Primeiro passo: projeto e realização de obras públicas assente num modelo estandardizado de estádios destinados à prática desportiva das populações das cidades mais pequenas e marginalizadas, bem como a criação de outros centros desportivos de Estado, como os casos dos estádios de Florença, Bolonha, Turim e Roma, que seriam a imagem arquitetónica do regime.
Atletas de sucesso foram praticamente canonizados: Primo Carnera, o boxeur, Luigi Beccali, primeira medalha de ouro olímpica do atletismo italiano (1500 metros), ou Ondina Valla, primeira mulher italiana a ganhar ouro nuns Jogos Olímpicos (80 metros barreiras).
Entretanto, no futebol, antes de cada jogo para o campeonato, as equipas italianas passaram a perfilar-se em frente às bancadas com os jogadores erguendo o braço direito em saudação.
Perfeccionismo total
O Mundial de 1934 foi disputado entre os dias 27 de maio e 10 de junho. A máquina de Mussolini roçou a perfeição. Os pormenores organizativos atingiam uma espécie de obsessão. Os preços dos bilhetes de comboio foram reduzidos ao mínimo; uma enorme emissão filatélica; propaganda exaustiva a nível nacional; bilhetes para os jogos feitos de cartolina para se tornarem mais duráveis e poderem ser colecionados.
Valia tudo para que a equipa de Vittorio Pozzo, ex-jogador profissional do Grashoppers de Zurique que estudara em Manchester e fora funcionário da poderosa empresa de pneus Pirelli, trepasse até ao topo. Benito Mussolini, esse, estaria lá no alto à espera. A sua vaidade era incomensurável. Um exemplo? Criou um troféu, a Taça Mussolini, para ser entregue aos campeões do mundo simultaneamente com a Jules Rimet. Tudo por Mussolini! Nada contra Mussolini!
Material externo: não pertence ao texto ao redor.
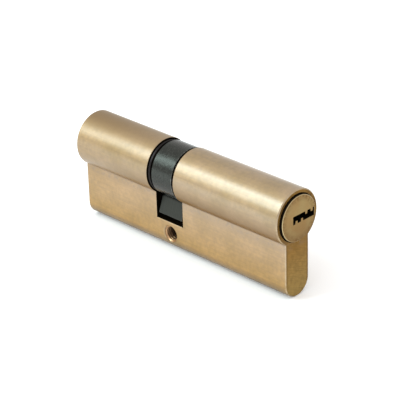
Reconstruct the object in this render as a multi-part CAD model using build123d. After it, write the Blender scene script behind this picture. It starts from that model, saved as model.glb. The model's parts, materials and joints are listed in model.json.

A vitória por 7-1 sobre os Estados Unidos no jogo de estreia da squadra azzurra, convenceu os fanáticos adeptos de que o passeio se estenderia até á final do Stadio Nazzionale, em Roma. Ah! Como pode ser breve a mais profunda das certezas. Defrontando em seguida a Espanha – a fase final de 1934 foi disputada em formato de taça, com eliminatórias diretas consecutivas –nos quartos-de-final, a Itália deparou-se com uma das personagens mais prodigiosas das balizas – o espanhol Ricardo Zamora. Giuseppe Meazza, Raimondo Orsi, Giovanni Ferrari, Mario Pizziolo, Luis Monti e o resto dos companheiros não foram além do empate (1-1). Desempate no dia seguinte. Desta vez um golo de Meazza resolveu o problema. Mas a estrada de tijolos amarelos rodeada de papoilas e madressilvas não passara de um sonho. Seria preciso sofrer.
1-0 sobre a Áustria, em San Siro, Milão, nas meias-finais, golo de Guaita. A festa dos sete golos aos americanos não passara de um momento sem repetição. A equipa de Pozzo teria de se superar na final contra a Checoslováquia. No dia 10 de Junho, os checos estavam em vantagem a vinte minutos do fim, graças a um pontapé certeiro de Puc. Roíam-se unhas nas bancadas, suspirava-se de medo, antecipava-se a desilusão. Aos 81 minutos, Orsi empatou. Prolongamento. Schiavio (95’) foi o autor do golo que lançou as multidões para as ruas das cidades italianas. Mussolini impava. E era difícil vê-lo mais cheio de si próprio do que nesse momento. Fora a vitória de uma política, a vitória do novo homem italiano.
Futebol como exemplo
Se Carnera fora o emblema da brutalidade e da força, o exemplo de uma Itália de gigantes poderosos, os novos campeões do mundo de futebol eram modelos e destreza, de habilidade e criatividade.
Guiseppe Meazza foi eleito como representante máximo da squadra azzurra. Era um jovem pequeno-burguês de 24 anos, bem parecido, sorriso disponível e digno de publicidade a algum dentífrico, sedução de ator de cinema.
O regime fascista não preparara apenas a vitória no Mundial. Prepara igualmente as consequências dessa vitória e os benefícios a tirar dela. O aproveitamento da onda de orgulho pátrio foi total.
Os jogadores deixaram de ser simples futebolistas, passaram a ser figuras da sociedade que a imprensa explorou até ao tutano, revelando as suas vidas familiares, os seus êxitos e dramas particulares, a forma como o governo os agraciara, ora com a oferta de automóveis – FIAT para Meazza e Orsi, por exemplo -, ora com o auxílio financeiro para estabelecerem negócios vários.
Felicio Fabrizzi sublinhou: «a população italiana aceitou a ideia de que fascismo e êxito desportivo era uma ligação umbilical». A Itália repetiria o êxito quatro anos mais tarde, em França. Depois veio a guerra. A taça Jules Rimet ficou em Roma até 1950. Ottorino Barassi, dirigente da FIFA, retirou-a de um banco e escondeu-a em casa, numa casa de sapatos, debaixo da cama, para que os nazis não a roubassem. Nunca ninguém tinha ficado na sua posse durante tanto tempo.